Elisa Klapheck, Zur politischen Theologie des Judentums. Euorppäische Verlaganstalt : Théologie politique et judaïsme.

Quand on parle de théologie politique, on évoque immédiatement le nom de Carl Schmitt, le grand juriste allemand, compagnon de route des Nazis, avant de s’en détourner in extremis, ce qui lui sauva la mise face aux tribunaux des Alliés. En effet, dès 1922, le fameux juriste en question avait réuni quatre conférences sur la théologie politique (Politische Theologie) en un volume unique auquel il donna le titre que l’on sait. Mais en réalité, c’est un auteur bien plus ancien et plus fameux qu’il nous faudra citer si nous avons envie de traiter de ce thèmes au sein du judaïsme rabbinique.

Il s’agit assurément de l’ouvrage de Saint Augustin, intitulé La cité de Dieu. Ce sont les réflexions que le Père de l’église a voulu réaliser, alors qu’il allait mourir dans la ville d’Hippone assiégée par les Vandales, dans l’espoir d’être le plus près et le plus fidèle au model divin . Il s’agissait pratiquement d’instaurer ici bas le royaume de Dieu sur terre, en gros le paradis sur terre.
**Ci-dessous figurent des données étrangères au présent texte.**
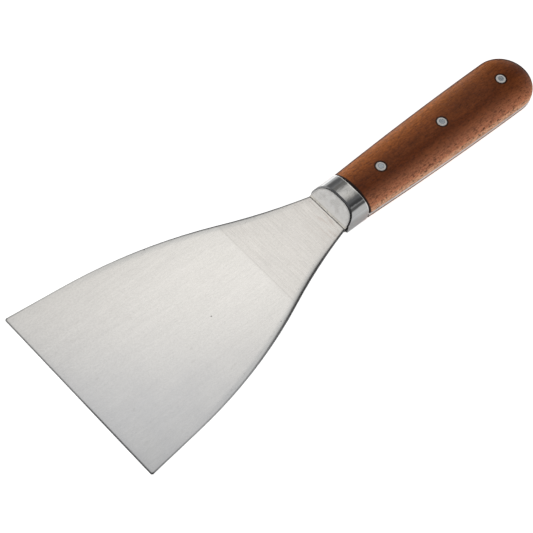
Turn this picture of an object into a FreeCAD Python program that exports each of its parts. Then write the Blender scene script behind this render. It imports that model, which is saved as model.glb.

Ce qui correspond à la notion rabbinique exprimée en langue araméenne : gan Eden alé adamot….

Se rendant compte qu’une telle translation relevait du vocabulaire et du domaine du divin et non du terrestre et de l’humain, saint Augustin a opté pour une approche plus réaliste, dans le sens qu’il donnait à ce terme…

Dans ce papier je propose de poursuivre cette attitude dans le domaine de la réflexion religieuse juive où la notion de théologie politique n’a pas la même envergure si l’on compare ces thèmes à venir avec le réel historique : le christianisme a su déployer cette théologie politique à l’échelle mondiale : la grandeur de Rome convertie à la cause chrétienne donnait un espace incomparable à la religion chrétienne… D’où la corrélation entre cette théologie et cette politique. Cet aspect des choses n’apparaît pas et ne pouvait pas apparaître dans le cas du judaïsme, lequel avait cessé d’exister politiquement dès les premiers siècles de l’ère chrétienne. La petite Judée fera parler d’elle plus tard, mais jamais dans les mêmes proportions.

Je propose, à la suite de cette femme-rabbin, de me concentrer sur quelques notions rabbiniques qui illustrent la volonté des docteurs des Écritures de compléter le texte biblique, parfois même de le corriger et donc d’assumer leur rôle dans une entreprise qui les dépassait largement. Voici de quoi il s’agit de :

Tikkun olam (La réparation du monde)
Dina de malkhota dina (la loi du royaume, c’est la loi)
Tsélém Elohim (de quelle image de Dieu s’agit-il ?)
Les lois des fils de Noé, (l’humanité civilisée qui adopte sept lois sans lesquelles l’humanité basculerait irrémédiablement dans l’animalité.)
PIkkouah néféch : (c’est toujours la vie qui prime sur tout)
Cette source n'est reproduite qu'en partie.